The balance sheets of public companies currently hold $5.5 trillion in assets lumped under the heading of goodwill. The term, which connotes feelings of cheer and good tidings, is accounting speak for the difference between the purchase price of an acquired company and the market value of its identifiable assets and liabilities.

Such a murky concept seems like a breeding ground for disputes over its application in accounting – not to mention financial hanky-panky. As The Wall Street Journal recently pointed out, the growth of mergers and acquisitions has boosted the amount of goodwill on companies’ books, which, in turn, led to greater scrutiny of the notion itself. Now Russell Golden appears intent on bringing some clarity to the goodwill debate in the waning days of his term as chair of the Financial Accounting Standards Board, which comes to a close in June.

FASB has sporadically assessed the potential for changes to the definition of goodwill for years, but it is starting to ramp up its efforts on the issue. That might have something to do with what it heard last year during a solicitation for feedback from stakeholders. Corporate execs complained that the current standard was too subjective and costly relative to the benefits.

The current accounting rules require that public companies “test” their goodwill annually to see if its book value is still legitimate. If the book value exceeds the actual value, companies have to report an impairment charge to reconcile the difference.
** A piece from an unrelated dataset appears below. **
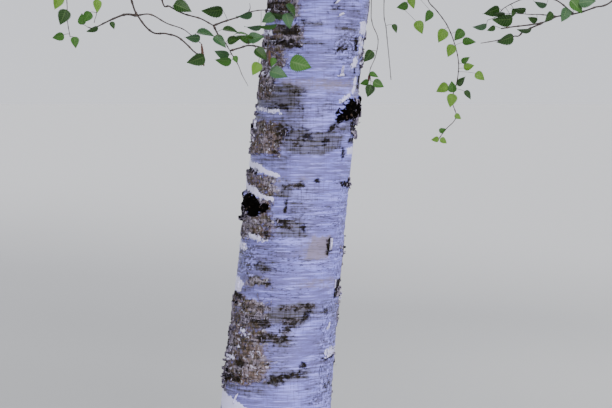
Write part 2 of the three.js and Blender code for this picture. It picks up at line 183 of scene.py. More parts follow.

Last year, for example, Kraft Heinz made headlines when it announced a whopping goodwill impairment charge of $7.3 billion that stemmed in large part from a write-down to the value of its Kraft and Oscar Meyer brands.

Unlike their public counterparts, private companies and nonprofit organizations can amortize their goodwill over the course of a decade-long period. The amortization approach mirrors the treatment of goodwill for public companies prior to the implementation of the present-day standard in 2001.

Reverting to the amortization system is one potential option for public companies, and it certainly seems like a far simpler approach for the compliance professionals who are responsible for financial reporting. Yet, it also feels like a crude way to put a valuation on an intangible asset. That calls into question the usefulness of amortization for the people who are actually applying that information to their investment decisions. Not to mention, how keen are companies to make yet another dramatic change to a key accounting principle on the heels of so many other recent revisions?

All of this could point to a classic rule-making compromise that blends testing with amortization. If and when it comes, we’ll all be sure to find something wrong with that approach, too.